Marc Fisher Blinks (Ain't It Grand?)
This is post number one-thousand according to the little Google toolbar at the DCenters. Rather than engage in a self-congratulatory post like I would typically want to indulge in, I would like to think that through some form of literary alchemy I could consolidate all those words that have come before and focus them on the intended objective: The Case Against Marc Fisher. It's won't happen. Arguments and language do not boil away in a crucible of editorial economy leaving only the quintessence of truth. But it is a nice dream.
To recap, we have been advancing the argument that Marc Fisher was premature in his opposition to the Poplar Point stadium deal. Last week we noted a disturbing trend in Fisher's writing, simply put that Marc Fisher had embraced narrative over reality. It is fortunate that he held a chat with readers the same day.

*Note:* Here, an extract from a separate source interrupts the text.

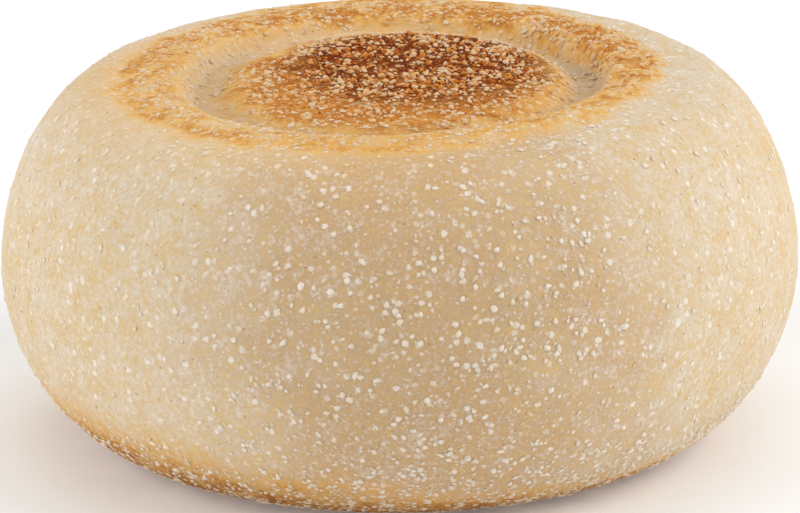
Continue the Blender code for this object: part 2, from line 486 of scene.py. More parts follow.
@dataclass(frozen=True)
class Scorch:
    """Where the griddle browned the muffin, in millimetres from its axis and from the table.

    A texture holds what Graph.noise takes. An edge or a span is where a change starts and ends, and
    an amount is a region's least browning and how much its blots add.
    """

    form: DoughForm = field(default_factory=DoughForm)
    wobble: Texture = (4.5, 3.0, 3.0, 0.6)
    blots: Texture = (0.8, 5.0, 2.0, 0.7)
    clouds: Texture = (3.6, 8.0)
    blot_span: Pair = (0.38, 0.6)
    cloud_span: Pair = (0.36, 0.6)
    patchiness: float = 0.55
    face_edge: Pair = (31.0, 34.0)
    edge_wander: float = 5.0
    ring_inner: float = 24.9
    ring_shift: float = 0.9
    shift_azimuth: float = math.radians(50)
    ring_outer: float = 31.2
    ring_bulge: float = 1.5
    ring_back: float = 2.4
    ring_side: float = 2.2
    ring_fade: float = 1.6
    ring_amount: Pair = (0.08, 0.74)
    ring_swing: float = 0.36
    strong_azimuth: float = math.radians(60)
    behind_span: Pair = (0.7, 1.0)
    faint_span: Pair = (0.6, 0.96)
    faint_narrowing: float = 0.6
    faint_paling: float = 0.1
    glow_edge: Pair = (24.5, 28.5)
    glow_wander: float = 3.0
    glow_amount: Pair = (0.14, 0.38)
    # Where the moat's painted shade lies, how much it pales towards the back, and how much glow it
    # hides.
    moat_inner: Pair = (17.0, 20.0)
    moat_outer: Pair = (22.8, 24.4)
    moat_back: Pair = (8.0, 20.0)
    moat_back_paling: float = 0.6
    moat_cover: float = 0.65
    halo_start: Pair = (27.0, 31.0)
    halo_end: Pair = (31.0, 41.0)
    halo_azimuth: float = math.radians(-155)
    halo_amount: float = 0.25
    gold_spot: Pair = (-1.0, -2.5)
    gold_size: Pair = (20.5, 21.5)
    gold_edge: Pair = (0.6, 1.1)
    gold_wander: float = 0.35
    gold_amount: Pair = (0.42, 0.6)
    char_spot: Pair = (2.0, 3.4)
    char_size: Pair = (17.5, 19.6)
    char_edge: Pair = (0.62, 1.05)
    char_wander: float = 0.5
    char_span: Pair = (0.36, 0.58)
    char_amount: Pair = (0.56, 0.55)
    char_lean: float = 0.017
    pad_edge: Pair = (16.6, 18.6)
    low_reach: float = 4.6
    low_least: float = 0.8
    low_swing: float = 6.0
    low_azimuth: float = math.radians(-148)
    low_gold_edge: Pair = (0.2, 1.25)
    low_gold: Pair = (0.3, 0.6)
    low_brown: Pair = (0.27, 0.45)
    low_pad: Pair = (13.0, 16.0)
    low_face: Pair = (2.0, 4.0)
    low_pad_brown: Pair = (0.3, 0.5)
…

I draw your attention to Mr. Fisher's May 3rd chat at WaPo.com, because I think our suspicions were at least somewhat bolstered. Specifically, I draw your attention to this exchange:
The Nest: Marc, interesting article this morning. One question: If Poplar Point is turned into a parkland, how do you think the economic prospects of Ward 8 residents would be improved?
washingtonpost.com: To See the Truth at Poplar Point, Don't Just Follow the Money ( Post, May 3)

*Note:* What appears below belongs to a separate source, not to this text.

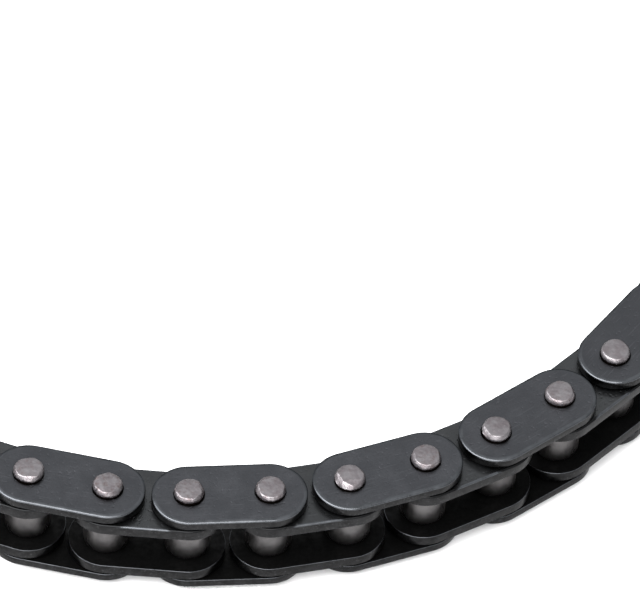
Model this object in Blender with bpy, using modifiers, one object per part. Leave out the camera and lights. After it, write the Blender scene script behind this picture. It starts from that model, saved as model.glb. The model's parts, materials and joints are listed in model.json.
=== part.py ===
"""Roller chain: a strand of eleven links, lying flat and bent to the curve of the wheel that it runs on.

Inner links alternate with outer links, and both ends are inner links.
An inner link is two plates pressed on two bushes, and a roller turns freely on each bush.
An outer link is two plates riveted on two pins, and each pin turns in a neighbour's bush.
Every pitch position where two links meet is therefore a hinge.

Metres, +Z up. The pins stand along Z and their lower ends lie at Z = 0.
The strand is mirror-symmetric about X = 0 and curves towards +Y.
"""

import math

import bmesh
import bpy

# Driving dimensions, in metres.
PITCH = 0.008
INNER_WIDTH = 0.0049  # clear width between the two inner plates, where the teeth run
INNER_PLATE_HEIGHT = 0.0076  # across the flat sides, and the diameter of the round ends
INNER_PLATE_THICKNESS = 0.0013
OUTER_PLATE_HEIGHT = 0.0074
OUTER_PLATE_THICKNESS = 0.00105
EDGE_CHAMFER = 0.0001  # the rolled-over rim of a stamped plate, on its outward face

PIN_RADIUS = 0.00145
HEAD_RADIUS = 0.001525  # riveting spreads the pin's ends a little
HEAD_RISE = 0.00095  # how far a riveted end stands above its plate
HEAD_CHAMFER = 0.0002
BUSH_RADIUS = 0.00185
BUSH_BORE_RADIUS = 0.0015
ROLLER_RADIUS = 0.0023
ROLLER_BORE_RADIUS = 0.0019

# Clearances, in metres.
SEAT_GAP = 0.00003  # between a pressed or riveted piece and its seat
PLATE_PLAY = 0.0002  # between an inner plate and the outer plate beside it
ROLLER_PLAY = 0.0001  # between a roller's end and the inner plate beside it

# The strand at rest.
LINK_COUNT = 11
WHEEL_TEETH = 44  # the strand is bent as it lies round a wheel with this many teeth

# Roundness.
ROUND_STEPS = 16
END_STEPS = 10
SMOOTH_ANGLE = math.radians(35)
WELD = 1e-7

# Worked out from the dimensions above.
BEND = 2 * math.pi / WHEEL_TEETH
MIDDLE_LINK = (LINK_COUNT + 1) // 2
INNER_PLATE_Z = (INNER_WIDTH + INNER_PLATE_THICKNESS) / 2
INNER_LINK_HALF = INNER_WIDTH / 2 + INNER_PLATE_THICKNESS
OUTER_PLATE_Z = INNER_LINK_HALF + PLATE_PLAY + OUTER_PLATE_THICKNESS / 2
OUTER_LINK_HALF = OUTER_PLATE_Z + OUTER_PLATE_THICKNESS / 2
PIN_HALF = OUTER_LINK_HALF + HEAD_RISE
ROLLER_HALF = INNER_WIDTH / 2 - ROLLER_PLAY
LINKS_PER_SIDE = LINK_COUNT - MIDDLE_LINK
CURVE_RISE = PITCH * sum(math.sin(step * BEND) for step in range(1, LINKS_PER_SIDE + 1))


def clear_scene():
    for old in list(bpy.data.objects):
        bpy.data.objects.remove(old, do_unlink=True)


def new_collection(name):
    collection = bpy.data.collections.new(name)
    bpy.context.scene.collection.children.link(collection)
    return collection


def steel(name, colour, roughness, metallic):
    material = bpy.data.materials.new(name)
    material.use_nodes = True
    shader = material.node_tree.nodes["Principled BSDF"]
    shader.inputs["Base Color"].default_value = (*colour, 1.0)
    shader.inputs["Roughness"].default_value = roughness
    shader.inputs["Metallic"].default_value = metallic
    material.diffuse_color = (*colour, 1.0)
    return material


def arc_points(centre_x, radius, start, sweep, steps):
    """Points along an arc about (centre_x, 0), with both of its ends."""
    angles = [start + sweep * step / steps for step in range(steps + 1)]
    return [(centre_x + radius * math.cos(a), radius * math.sin(a)) for a in angles]


def circle_points(centre_x, radius):
    return arc_points(centre_x, radius, 0, 2 * math.pi, ROUND_STEPS)[:-1]


def evaluated_mesh(thing, name):
    """The mesh that an object evaluates to, welded shut. The object is removed."""
    thing_in_view = thing.evaluated_get(bpy.context.evaluated_depsgraph_get())
    mesh = bpy.data.meshes.new_from_object(thing_in_view)
    mesh.name = name
    bpy.data.objects.remove(thing, do_unlink=True)
    solid = bmesh.new()
    solid.from_mesh(mesh)
    bmesh.ops.remove_doubles(solid, verts=solid.verts, dist=WELD)
    solid.to_mesh(mesh)
    solid.free()
    return mesh


def chamfer_rim(mesh, top_z):
    """Chamfer the outline's edge on the plate's upper face, and leave the bores' edges sharp."""
    solid = bmesh.new()
    solid.from_mesh(mesh)
    bore_zone = (BUSH_RADIUS + OUTER_PLATE_HEIGHT / 2) / 2

    def on_rim(vertex):
        x, y, z = vertex.co
        from_bores = min(math.hypot(x, y), math.hypot(x - PITCH, y))
        return z > top_z - WELD and from_bores > bore_zone

    rim = [
        edge
        for edge in solid.edges
        if all(on_rim(vertex) for vertex in edge.verts)
        and edge.calc_face_angle() > SMOOTH_ANGLE
    ]
    bmesh.ops.bevel(
        solid,
        geom=rim,
        offset=EDGE_CHAMFER,
        segments=1,
        profile=0.5,
        affect="EDGES",
    )
    solid.to_mesh(mesh)
    solid.free()


def plate_mesh(name, height, thickness, bore_radius, material):
    """A link plate with its first bore at the origin and its second one pitch along +X."""
    end_radius = height / 2
    outline = arc_points(PITCH, end_radius, -math.pi / 2, math.pi, END_STEPS)
    outline += arc_points(0, end_radius, math.pi / 2, math.pi, END_STEPS)
    curve = bpy.data.curves.new(name, "CURVE")
    curve.dimensions = "2D"
    curve.fill_mode = "BOTH"
    curve.extrude = thickness / 2
    for points in (outline, circle_points(0, bore_radius), circle_points(PITCH, bore_radius)):
        spline = curve.splines.new("POLY")
        spline.points.add(len(points) - 1)
        for point, (x, y) in zip(spline.points, points):
            point.co = (x, y, 0, 1)
        spline.use_cyclic_u = True
    flat = bpy.data.objects.new(name, curve)
    bpy.context.scene.collection.objects.link(flat)
    mesh = evaluated_mesh(flat, name)
    chamfer_rim(mesh, thickness / 2)
    return finished(mesh, material)


def turned_mesh(name, profile, closed, material):
    """A profile of (radius, z) points turned about Z. Its outer side runs from top to bottom."""
    edges = [(i, i + 1) for i in range(len(profile) - 1)]
    if closed:
        edges.append((len(profile) - 1, 0))
    outline = bpy.data.meshes.new(name)
    outline.from_pydata([(radius, 0, z) for radius, z in profile], edges, [])
    turned = bpy.data.objects.new(name, outline)
    bpy.context.scene.collection.objects.link(turned)
    screw = turned.modifiers.new("Screw", "SCREW")
    screw.axis = "Z"
    screw.angle = 2 * math.pi
    screw.steps = ROUND_STEPS
    screw.render_steps = ROUND_STEPS
    screw.use_merge_vertices = True
    screw.merge_threshold = WELD
    return finished(evaluated_mesh(turned, name), material)


def finished(mesh, material):
    mesh.shade_smooth()
    mesh.set_sharp_from_angle(angle=SMOOTH_ANGLE)
    mesh.materials.clear()
    mesh.materials.append(material)
    return mesh


def pin_mesh(material):
    """A pin with both ends riveted over the outer plates."""
    plate_face = OUTER_LINK_HALF + SEAT_GAP
    upper = [
        (0, PIN_HALF),
        (HEAD_RADIUS - HEAD_CHAMFER, PIN_HALF),
        (HEAD_RADIUS, PIN_HALF - HEAD_CHAMFER),
        (HEAD_RADIUS, plate_face),
        (PIN_RADIUS, plate_face),
    ]
    lower = [(radius, -z) for radius, z in reversed(upper)]
    return turned_mesh("pin", upper + lower, False, material)


def tube_mesh(name, radius, bore_radius, half_length, material):
    profile = [
        (radius, half_length),
        (radius, -half_length),
        (bore_radius, -half_length),
        (bore_radius, half_length),
    ]
    return turned_mesh(name, profile, True, material)


def place(collection, parent, name, mesh, x=0.0, z=0.0, flipped=False):
    """One piece of a link. A flipped piece is turned over, so its upper face looks down."""
    piece = bpy.data.objects.new(name, mesh)
    collection.objects.link(piece)
    piece.parent = parent
    piece.location = (x, 0, z)
    piece.rotation_euler = (math.pi if flipped else 0, 0, 0)
    return piece


def link_frame(collection, number, parent, location, turn):
    """An empty on the hinge axis about which the link moves, with +X along the link."""
    frame = bpy.data.objects.new(f"link_{number:02d}_hinge_axis", None)
    frame.empty_display_size = PITCH / 4
    collection.objects.link(frame)
    frame.parent = parent
    frame.location = location
    frame.rotation_euler = (0, 0, turn)
    return frame


def link_frames(collection):
    """One frame for each link. The middle link carries its neighbours, and they carry theirs."""
    middle_place = (-PITCH / 2, -CURVE_RISE / 2, PIN_HALF)
    frames = {MIDDLE_LINK: link_frame(collection, MIDDLE_LINK, None, middle_place, 0)}
    for number in range(MIDDLE_LINK + 1, LINK_COUNT + 1):
        frames[number] = link_frame(collection, number, frames[number - 1], (PITCH, 0, 0), BEND)
    for number in range(MIDDLE_LINK - 1, 0, -1):
        beside_middle = number == MIDDLE_LINK - 1
        location = (0, 0, 0) if beside_middle else (PITCH, 0, 0)
        turn = math.pi - BEND if beside_middle else -BEND
        frames[number] = link_frame(collection, number, frames[number + 1], location, turn)
    return frames


def end_positions(number):
    """The pitch positions at a link's own X = 0 and X = PITCH. Link n joins positions n and n + 1."""
    return (number, number + 1) if number >= MIDDLE_LINK else (number + 1, number)


def is_inner(number):
    return number % 2 == 1


def build_inner_link(collection, frame, number, meshes):
    for side, z in (("top", INNER_PLATE_Z), ("bottom", -INNER_PLATE_Z)):
        name = f"inner_plate_{number:02d}_{side}"
        place(collection, frame, name, meshes["inner_plate"], z=z, flipped=z < 0)
    for x, position in zip((0, PITCH), end_positions(number)):
        place(collection, frame, f"bush_{position:02d}", meshes["bush"], x=x)
        place(collection, frame, f"roller_{position:02d}", meshes["roller"], x=x)


def build_outer_link(collection, frame, number, meshes):
    for side, z in (("top", OUTER_PLATE_Z), ("bottom", -OUTER_PLATE_Z)):
        name = f"outer_plate_{number:02d}_{side}"
        place(collection, frame, name, meshes["outer_plate"], z=z, flipped=z < 0)
    for x, position in zip((0, PITCH), end_positions(number)):
        place(collection, frame, f"pin_{position:02d}", meshes["pin"], x=x)


def main():
    clear_scene()
    collection = new_collection("roller_chain")
    outer_steel = steel("outer_plate_steel", (0.075, 0.078, 0.085), 0.42, 0.8)
    inner_steel = steel("inner_plate_steel", (0.065, 0.067, 0.073), 0.48, 0.8)
    pin_steel = steel("pin_steel", (0.42, 0.37, 0.38), 0.38, 1.0)
    bush_steel = steel("bush_steel", (0.12, 0.12, 0.12), 0.4, 0.9)
    roller_steel = steel("roller_steel", (0.06, 0.056, 0.055), 0.35, 0.9)

    inner_bore = BUSH_RADIUS + SEAT_GAP
    outer_bore = PIN_RADIUS + SEAT_GAP
    meshes = {
        "inner_plate": plate_mesh(
            "inner_plate", INNER_PLATE_HEIGHT, INNER_PLATE_THICKNESS, inner_bore, inner_steel
        ),
        "outer_plate": plate_mesh(
            "outer_plate", OUTER_PLATE_HEIGHT, OUTER_PLATE_THICKNESS, outer_bore, outer_steel
        ),
        "pin": pin_mesh(pin_steel),
        "bush": tube_mesh("bush", BUSH_RADIUS, BUSH_BORE_RADIUS, INNER_LINK_HALF, bush_steel),
        "roller": tube_mesh(
            "roller", ROLLER_RADIUS, ROLLER_BORE_RADIUS, ROLLER_HALF, roller_steel
        ),
    }
    for number, frame in link_frames(collection).items():
        build = build_inner_link if is_inner(number) else build_outer_link
        build(collection, frame, number, meshes)


main()
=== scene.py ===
"""The looks of the roller chain strand: fine plates, peened pins, bushes and rollers on the CAD frame.

Every piece replaces the CAD node of the same kind, in the same place, and rides on that node's body.
Metres, +Z up, pins along Z, the floor at Z = 0.
"""

import json
import math
import random

import bmesh
import bpy
from mathutils import Matrix, Vector, noise


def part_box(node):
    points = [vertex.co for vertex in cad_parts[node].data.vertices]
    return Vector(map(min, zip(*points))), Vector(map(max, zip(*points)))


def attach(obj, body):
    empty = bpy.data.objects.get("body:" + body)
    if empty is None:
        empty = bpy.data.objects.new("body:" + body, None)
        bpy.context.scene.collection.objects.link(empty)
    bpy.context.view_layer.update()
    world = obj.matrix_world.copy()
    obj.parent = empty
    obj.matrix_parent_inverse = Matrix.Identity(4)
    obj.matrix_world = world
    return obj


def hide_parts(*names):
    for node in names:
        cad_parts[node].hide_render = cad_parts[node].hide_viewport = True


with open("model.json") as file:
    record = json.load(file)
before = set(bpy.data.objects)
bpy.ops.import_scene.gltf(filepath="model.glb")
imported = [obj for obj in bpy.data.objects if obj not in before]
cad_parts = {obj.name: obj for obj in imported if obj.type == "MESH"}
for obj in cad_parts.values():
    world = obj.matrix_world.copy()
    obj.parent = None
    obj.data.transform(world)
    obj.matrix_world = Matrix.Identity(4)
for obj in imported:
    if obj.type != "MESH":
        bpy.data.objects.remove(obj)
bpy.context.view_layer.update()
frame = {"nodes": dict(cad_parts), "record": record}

MM = 0.001

# The photograph's view, from far off with a long lens. The lens and the sensor are in millimetres.
VIEW_ELEVATION = math.radians(49.0)
VIEW_TURN = math.radians(-23.2)  # the camera stands left of the strand's middle and looks to the right
VIEW_ROLL = math.radians(3.4)
VIEW_DISTANCE_PITCHES = 105.4
VIEW_AIM_PITCHES = (0.19, 2.885)  # from the middle of the middle link, along X and Y
VIEW_AIM_DEPTH = 0.35 * MM  # under the tops of the pins
LENS = 473.8
SENSOR = 36.0
NEAREST_SEEN = 0.01
FARTHEST_SEEN = 20

# A pale tent all round, darker towards the horizon.
HORIZON_LIGHT = 0.4
ZENITH_LIGHT = 1.5
TENT_COLOUR = (0.98, 0.99, 1.0)

# A broad softbox above the camera's left shoulder, a weaker one at the left and a low one in front.
# Each has its place, its size, its power and its colour. All three face the strand.
SOFTBOXES = {
    "key_softbox": ((-0.364, -0.3055, 0.705), (1.0, 0.45), 13.5, (1, 0.99, 0.98)),
    "left_softbox": ((-0.629, 0.1685, 0.546), (0.7, 0.5), 6.5, (0.97, 0.985, 1)),
    "front_softbox": ((-0.501, -0.715, 0.218), (0.7, 0.3), 3.2, (1, 1, 1)),
}

FLOOR_SIZE = 4.0
FLOOR_SQUARES = 8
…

Marc Fisher: Poplar Point is already part of a national park. You could build a stadium in it and use receipts from the stadium to rehab the park, but there's really no need to use the parkland for anything but a park: There's plenty of undeveloped land just outside the park that's perfect for a soccer stadium and for the attendant economic development--residential, retail and office--that any publicly-supported stadium should spin off to be worth the investment.
Is there anything that strikes you as interesting about that answer? I'll tell you what struck me: He never answered the question. He couldn't answer the question. The fact is, Poplar Point as parkland does little to help the residents of Ward 8 with jobs and opportunity. So rather than directly accept that fact and answer a simple question, he diverts the answer into "there's other places a stadium could go." I don't think that was even being argued, but stating such a fact would harm his self-perception. He must be the champion of the little guy against the Powers That Be, and the idea that he could actually be harming those he purports to advocate for can not be entertained. Better to avoid the argument entirely.
Now, just for the record, I don't believe in some strange perverted concept of Maslow's Hierarchy of Needs in which people don't get parks until they get jobs. We all need places to work, and we all need places to play, and we all need placed to relax. But it's the dogmatic insistence of Fisher that Poplar Point should not be stadium that I find upsetting. His mind is closed, and can not conceive of reasonable arguments that he could be wrong.
I also call to your attention this article from San Francisco. One of the consistent points in stadium plans has always been the development of youth soccer fields in coordination with mixed residential and retail development. I find this section particularly intriguing:
'There's just not a shred of evidence that professional sports do anything for the local economy, while ironically, things like youth soccer and softball do generate benefits,' said Brad Humphreys, a University of Illinois professor who is an expert on the economics of sports.The DC United stadium deal seems like an excellent way to combine the best of both worlds, facilitating youth sports and a professional team. The case can certainly be made. But, of course, we need details beyond the PDFs we have seen. What is agreed to be built? What will the city pay for? What will McFarlane and his partners pay for? Still, the case can be made, and made on factual and reasonable grounds.
Mr. Fisher, who candidly admits in the chat that he "has no use for soccer" says he is open to other development ideas. It's just that his mind has closed like a prison door to the idea of Poplar Point. Mr. Fisher says, "I think a soccer stadium can be a good economic development tool--if it's paid for by the team owner and if it's located in a place where it is likely to spin off other development." Isn't that precisely what is being proposed? But for whatever reason, this flavor of the soccer stadium is not palatable. The stadium may be paid for by the owner (we'd like to see the details on that), and by twinning this development to the Nats stadium, there is hope for considerable spin off of other development in addition to the retail/housing development planned simply as part of Poplar Point. But Mr. Fisher has found a reason to oppose what he says he would support, and I am sure that he could find reasons in other locales as well.
What worries me, and has always worried me, is that someday I could find myself on his side of the argument. When the details of the Poplar Point Stadium and Development plans emerge, I could see a coherent argument being made that an alternative should be sought if the plan is a simple political sweetheart deal. I might find myself shoulder-to-shoulder with Mr. Fisher someday. Even then I'd be uncomfortable, because I know that at least someone whose stated point of view was simply a demagogue and not a reasoning entity.